==== Data listing ====

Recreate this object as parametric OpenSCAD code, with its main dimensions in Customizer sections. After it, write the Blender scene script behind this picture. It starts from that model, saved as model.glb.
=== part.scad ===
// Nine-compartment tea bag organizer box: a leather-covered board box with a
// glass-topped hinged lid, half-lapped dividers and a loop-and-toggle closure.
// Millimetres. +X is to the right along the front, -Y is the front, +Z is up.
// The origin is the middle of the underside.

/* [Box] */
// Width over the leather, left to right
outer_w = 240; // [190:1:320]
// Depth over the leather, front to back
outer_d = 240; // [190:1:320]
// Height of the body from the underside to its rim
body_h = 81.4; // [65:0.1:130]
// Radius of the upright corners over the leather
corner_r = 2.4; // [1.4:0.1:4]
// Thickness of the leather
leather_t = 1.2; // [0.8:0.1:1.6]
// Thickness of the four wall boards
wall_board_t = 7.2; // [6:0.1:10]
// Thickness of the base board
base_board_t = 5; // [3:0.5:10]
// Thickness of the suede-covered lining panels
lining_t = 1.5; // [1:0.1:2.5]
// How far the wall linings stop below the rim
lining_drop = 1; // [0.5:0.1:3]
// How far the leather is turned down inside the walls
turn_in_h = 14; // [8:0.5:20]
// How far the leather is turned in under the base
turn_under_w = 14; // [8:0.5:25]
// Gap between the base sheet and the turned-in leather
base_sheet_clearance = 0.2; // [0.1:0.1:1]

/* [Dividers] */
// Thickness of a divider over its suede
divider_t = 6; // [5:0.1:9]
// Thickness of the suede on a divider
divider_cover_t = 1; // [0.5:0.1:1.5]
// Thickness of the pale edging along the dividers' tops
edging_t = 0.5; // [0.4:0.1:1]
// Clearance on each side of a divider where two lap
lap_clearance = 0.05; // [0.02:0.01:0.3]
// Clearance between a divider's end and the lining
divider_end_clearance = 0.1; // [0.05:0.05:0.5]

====
==== Data listing ====

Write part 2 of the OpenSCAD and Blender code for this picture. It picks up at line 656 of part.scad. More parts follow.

====
==== Data listing ====

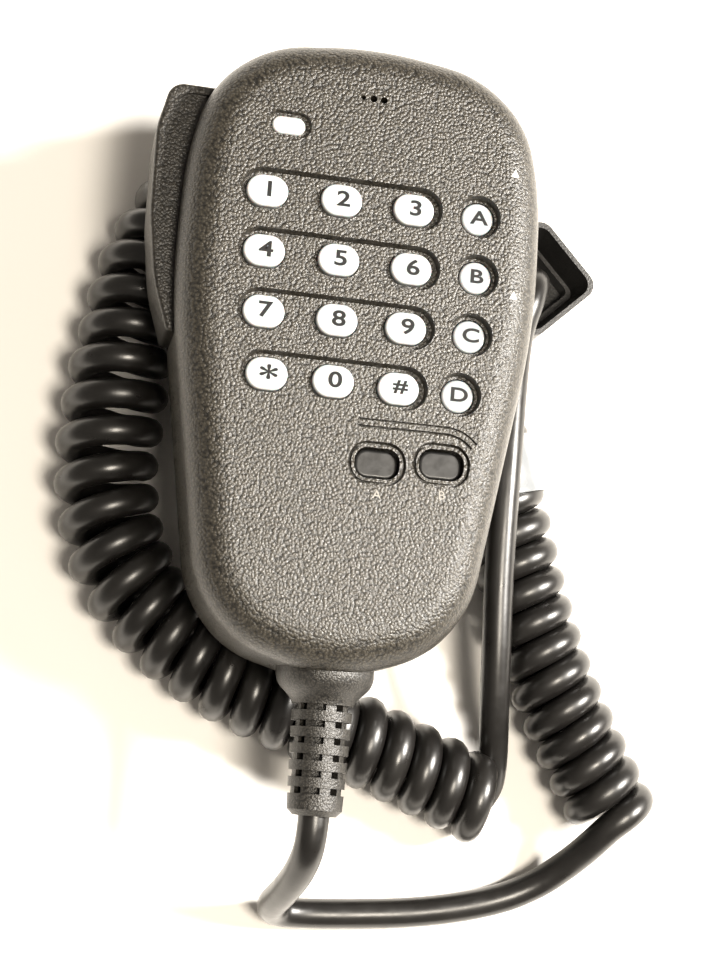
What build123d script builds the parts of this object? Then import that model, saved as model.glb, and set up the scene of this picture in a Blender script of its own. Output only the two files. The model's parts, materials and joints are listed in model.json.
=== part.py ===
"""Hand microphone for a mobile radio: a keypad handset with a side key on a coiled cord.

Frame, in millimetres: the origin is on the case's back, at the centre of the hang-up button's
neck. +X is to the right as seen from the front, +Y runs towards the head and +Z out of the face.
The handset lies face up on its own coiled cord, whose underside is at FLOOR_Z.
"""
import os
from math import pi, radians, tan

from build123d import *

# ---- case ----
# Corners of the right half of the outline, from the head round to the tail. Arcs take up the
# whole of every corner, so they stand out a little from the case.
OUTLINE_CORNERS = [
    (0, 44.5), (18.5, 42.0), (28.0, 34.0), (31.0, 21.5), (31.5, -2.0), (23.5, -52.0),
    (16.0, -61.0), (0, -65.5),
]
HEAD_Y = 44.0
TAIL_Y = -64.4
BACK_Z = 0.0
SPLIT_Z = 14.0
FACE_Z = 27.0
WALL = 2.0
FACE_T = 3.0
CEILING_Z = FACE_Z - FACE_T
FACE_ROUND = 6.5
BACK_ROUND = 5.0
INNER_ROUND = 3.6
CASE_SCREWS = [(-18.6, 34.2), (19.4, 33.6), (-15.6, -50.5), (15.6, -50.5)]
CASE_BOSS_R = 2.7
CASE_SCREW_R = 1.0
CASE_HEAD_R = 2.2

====

Retype verbatim the lines that run from the line containing "Recreate this object" to the line containing "base_sheet_clearance = 0.2; // [0.1:0.1:1]", both inclusive, and no others.

__The answer__
Recreate this object as parametric OpenSCAD code, with its main dimensions in Customizer sections. After it, write the Blender scene script behind this picture. It starts from that model, saved as model.glb.
=== part.scad ===
// Nine-compartment tea bag organizer box: a leather-covered board box with a
// glass-topped hinged lid, half-lapped dividers and a loop-and-toggle closure.
// Millimetres. +X is to the right along the front, -Y is the front, +Z is up.
// The origin is the middle of the underside.

/* [Box] */
// Width over the leather, left to right
outer_w = 240; // [190:1:320]
// Depth over the leather, front to back
outer_d = 240; // [190:1:320]
// Height of the body from the underside to its rim
body_h = 81.4; // [65:0.1:130]
// Radius of the upright corners over the leather
corner_r = 2.4; // [1.4:0.1:4]
// Thickness of the leather
leather_t = 1.2; // [0.8:0.1:1.6]
// Thickness of the four wall boards
wall_board_t = 7.2; // [6:0.1:10]
// Thickness of the base board
base_board_t = 5; // [3:0.5:10]
// Thickness of the suede-covered lining panels
lining_t = 1.5; // [1:0.1:2.5]
// How far the wall linings stop below the rim
lining_drop = 1; // [0.5:0.1:3]
// How far the leather is turned down inside the walls
turn_in_h = 14; // [8:0.5:20]
// How far the leather is turned in under the base
turn_under_w = 14; // [8:0.5:25]
// Gap between the base sheet and the turned-in leather
base_sheet_clearance = 0.2; // [0.1:0.1:1]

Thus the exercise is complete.